You can also define complex types (Map, Array and StructType) as columns for column tables.
snappy.sql("CREATE TABLE tableName (
col1 INT ,
col2 Array<Decimal>,
col3 Map<Timestamp, Struct<x: Int, y: String, z: Decimal(10,5)>>,
col6 Struct<a: Int, b: String, c: Decimal(10,5)>
) USING column options(BUCKETS '8')" )
To access the complex data from JDBC you can see JDBCWithComplexTypes for examples.
Note
Clauses like PRIMARY KEY, NOT NULL etc. are not supported for column definition.
Spark API for Managing Tables¶
Get a reference to SnappySession:
val snappy: SnappySession = new SnappySession(spark.sparkContext)
Create a SnappyStore table using Spark APIs
val props = Map('BUCKETS','5') //This map should contain required DDL extensions, see next section
case class Data(col1: Int, col2: Int, col3: Int)
val data = Seq(Seq(1, 2, 3), Seq(7, 8, 9), Seq(9, 2, 3), Seq(4, 2, 3), Seq(5, 6, 7))
val rdd = sparkContext.parallelize(data, data.length).map(s => new Data(s(0), s(1), s(2)))
val dataDF = snappy.createDataFrame(rdd)
snappy.createTable("column_table", "column", dataDF.schema, props)
//or create a row format table
snappy.createTable("row_table", "row", dataDF.schema, props)
snappy.dropTable(tableName, ifExists = true)
Restrictions on Column Tables¶
-
Column tables cannot specify any primary key, unique key constraints
-
Index on column table is not supported
-
Option EXPIRE is not applicable for column tables
-
Option EVICTION_BY with value LRUCOUNT is supported for column tables but it may not work as expected because the count in this case does not refer to number of rows per node.
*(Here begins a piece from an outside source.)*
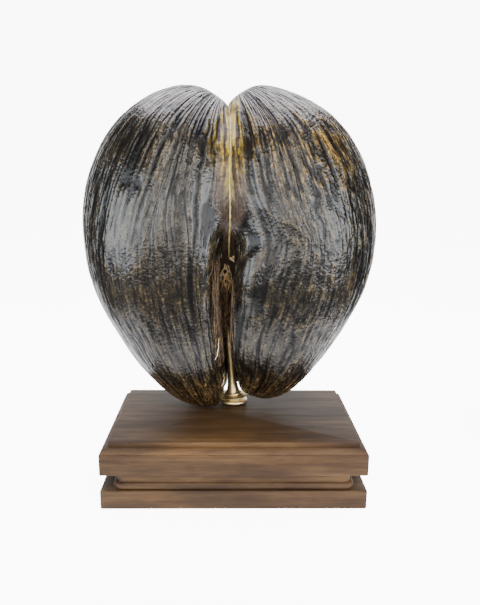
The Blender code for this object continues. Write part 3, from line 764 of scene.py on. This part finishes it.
def net_strands(draw):
    """Ochre net with holes, a narrow diamond on the furrow's floor; its pale tone is partly
    painted light against the shade of the lips.
    """
    for index in range(NET_COUNT):
        start = draw(0.0, 0.72)
        length = draw(0.18, 0.55)
        place = draw(-1.0, 1.0)
        turn = draw(-0.9, 0.9)
        lift = draw(0.5, 3.4)
        path = []
        for part in shares(18):
            down = min(start + length * part, 1.12)
            half = NET_HALF_WIDTH * sin(pi * (0.10 + 0.72 * down)) ** 0.9
            x = NET_X + half * max(min(place + turn * part, 1.05), -1.05)
            z = NET_TOP - NET_HEIGHT * down
            for hole_x, hole_z, radius in NET_HOLES:
                away = hypot(x - hole_x, z - hole_z)
                if away < radius:
                    push = (radius - away) / max(away, 0.3)
                    x += (x - hole_x) * push
                    z += (z - hole_z) * push
            height = max(z, BRIDGE_FOOT)
            path.append(floor_place(x, height, lift + 0.5 * sin(6.0 * part + index)))
        # Pale tone: partly the net's own ochre, partly painted light against the shade of the
        # lips
        yield strand(path, draw(0.20, 0.42), draw(0.66, 1.05))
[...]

The count instead is the number of column blocks that will be retained in memory before eviction kicks in, which may translate to an arbitrary number of rows (or none at all if only blocks having column statistics are retained). The recommended use case for this option is to have a tiny LRUCOUNT (should be at least 1) so that nearly all table data is on disk, that allows the column table to behave as a disk-only table with no memory caching which is useful for infrequently used historical data, for example.
-
READ_COMMITTED and REPEATABLE_READ isolation levels are not supported for column tables.
DML Operations on Tables¶
INSERT OVERWRITE TABLE tablename1 select_statement1 FROM from_statement;
INSERT INTO TABLE tablename1 select_statement1 FROM from_statement;
INSERT INTO TABLE tablename1 VALUES (value1, value2 ..) ;
UPDATE tablename SET column = value [, column = value ...] [WHERE expression]
PUT INTO tableName (column, ...) VALUES (value, ...)
DELETE FROM tablename1 [WHERE expression]
TRUNCATE TABLE tablename1;
API Extensions Provided in SnappyContext¶
Several APIs have been added in SnappySession to manipulate data stored in row and column format. Apart from SQL, these APIs can be used to manipulate tables.
// Applicable for both row and column tables
def insert(tableName: String, rows: Row*): Int .
// Only for row tables
def put(tableName: String, rows: Row*): Int
def update(tableName: String, filterExpr: String, newColumnValues: Row,
updateColumns: String*): Int
def delete(tableName: String, filterExpr: String): Int
Usage SnappySession.insert(): Insert one or more [[org.apache.spark.sql.Row]] into an existing table
val data = Seq(Seq(1, 2, 3), Seq(7, 8, 9), Seq(9, 2, 3), Seq(4, 2, 3),
Seq(5, 6, 7), Seq(1,100,200))
data.map { r =>
snappy.insert("tableName", Row.fromSeq(r))
}
Usage SnappySession.put(): Upsert one or more [[org.apache.spark.sql.Row]] into an existing table
val data = Seq(Seq(1, 2, 3), Seq(7, 8, 9), Seq(9, 2, 3), Seq(4, 2, 3),
Seq(5, 6, 7), Seq(1,100,200))
data.map { r =>
snappy.put(tableName, Row.fromSeq(r))
}
Usage SnappySession.update(): Update all rows in table that match passed filter expression
Usage SnappySession.delete(): Delete all rows in table that match passed filter expression
Row Buffers for Column Tables¶
Generally, the column table is used for analytical purpose. To this end, most of the operations (read or write) on it are bulk operations. Taking advantage of this fact the rows are compressed column wise and stored.
In SnappyData, the column table consists of two components, delta row buffer and column store. SnappyData tries to support individual insert of a single row, as it is stored in a delta row buffer which is write optimized and highly available.
Once the size of buffer reaches the COLUMN_BATCH_SIZE set by the user, the delta row buffer is compressed column wise and stored in the column store. Any query on column table also takes into account the row cached buffer. By doing this, it ensures that the query does not miss any data.
SQL Reference to the Syntax¶
Refer to the SQL Reference Guide for information on the syntax.